**Information shown:**
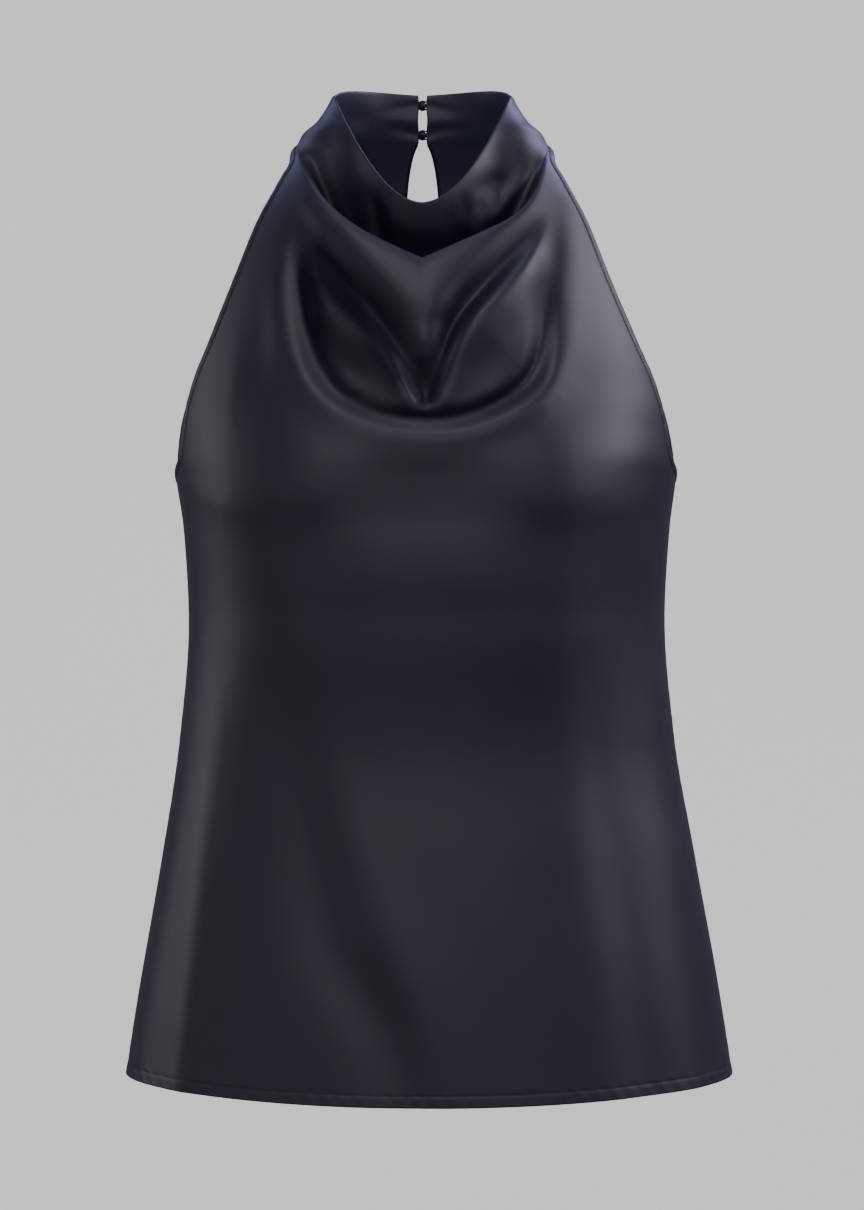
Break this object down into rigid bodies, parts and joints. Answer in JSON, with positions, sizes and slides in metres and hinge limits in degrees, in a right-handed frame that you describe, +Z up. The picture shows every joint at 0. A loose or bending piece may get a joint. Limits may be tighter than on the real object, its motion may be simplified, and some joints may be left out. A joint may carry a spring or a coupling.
{
  "type": "high neck top",
  "caption": "Sleeveless satin top with a high folded cowl neck, a buttoned neck band and keyhole at the back, bound armholes and a straight hem.",
  "frame": {"origin": "middle of the neck, level with the outer ends of the shoulder seams", "axes": "+Z up towards the neck opening, the front faces -Y, +X to the right of someone who looks at the front"},
  "size_m": [0.413, 0.242, 0.6818],
  "materials": {
    "satin": "soft sheen satin, very dark navy",
    "satin_binding": "soft sheen satin, bias cut and edge stitched",
    "satin_covered_button": "satin pulled tight over a small ball",
    "satin_cord": "narrow satin tube cord"
  },
  "bodies": {
    "root": {"front_panel": "satin", "back_panel": "satin", "back_collar_left": "satin", "back_collar_right": "satin", "armhole_binding_left": "satin_binding", "armhole_binding_right": "satin_binding", "button_top": "satin_covered_button", "button_lower": "satin_covered_button", "loop_top": "satin_cord", "loop_lower": "satin_cord"}
  },
  "joints": []
}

**Problem details:** Output the lines above verbatim and in full.

**Finished exercise:**
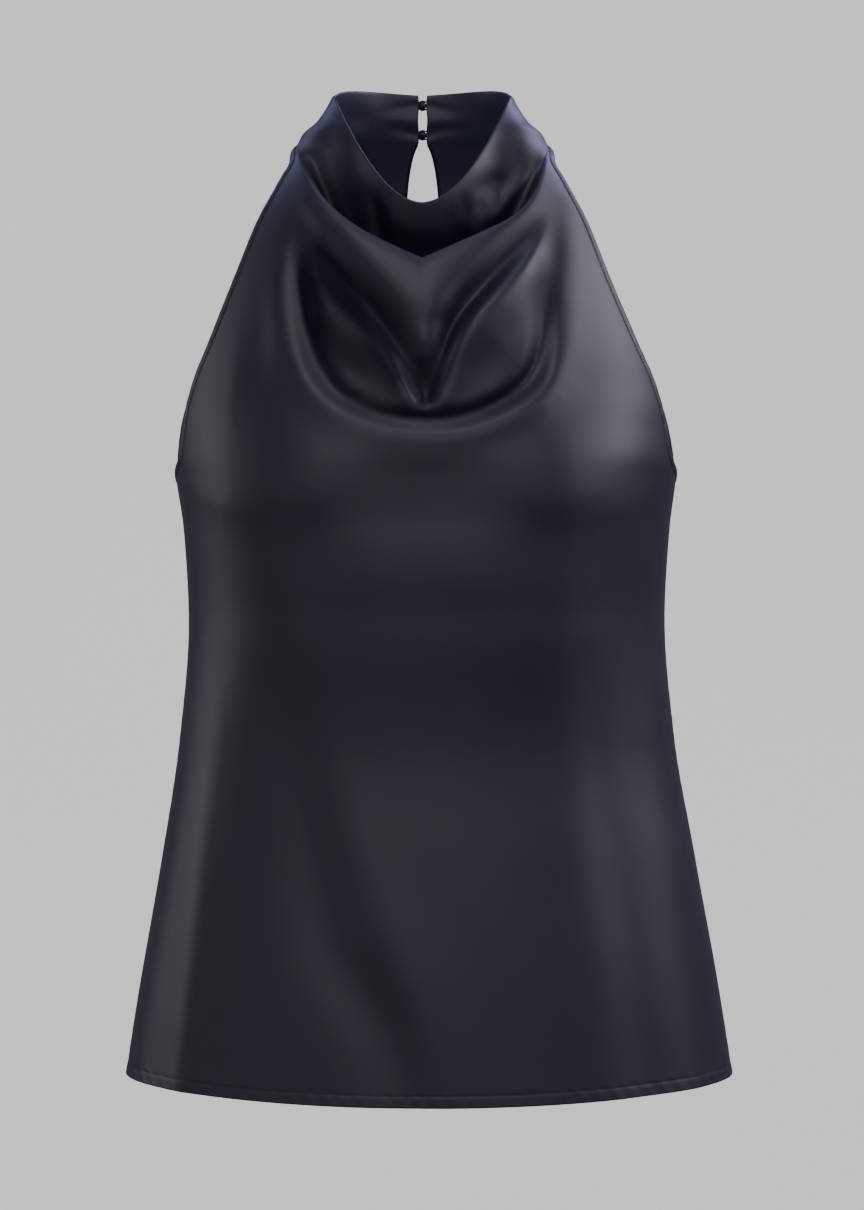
Break this object down into rigid bodies, parts and joints. Answer in JSON, with positions, sizes and slides in metres and hinge limits in degrees, in a right-handed frame that you describe, +Z up. The picture shows every joint at 0. A loose or bending piece may get a joint. Limits may be tighter than on the real object, its motion may be simplified, and some joints may be left out. A joint may carry a spring or a coupling.
{
  "type": "high neck top",
  "caption": "Sleeveless satin top with a high folded cowl neck, a buttoned neck band and keyhole at the back, bound armholes and a straight hem.",
  "frame": {"origin": "middle of the neck, level with the outer ends of the shoulder seams", "axes": "+Z up towards the neck opening, the front faces -Y, +X to the right of someone who looks at the front"},
  "size_m": [0.413, 0.242, 0.6818],
  "materials": {
    "satin": "soft sheen satin, very dark navy",
    "satin_binding": "soft sheen satin, bias cut and edge stitched",
    "satin_covered_button": "satin pulled tight over a small ball",
    "satin_cord": "narrow satin tube cord"
  },
  "bodies": {
    "root": {"front_panel": "satin", "back_panel": "satin", "back_collar_left": "satin", "back_collar_right": "satin", "armhole_binding_left": "satin_binding", "armhole_binding_right": "satin_binding", "button_top": "satin_covered_button", "button_lower": "satin_covered_button", "loop_top": "satin_cord", "loop_lower": "satin_cord"}
  },
  "joints": []
}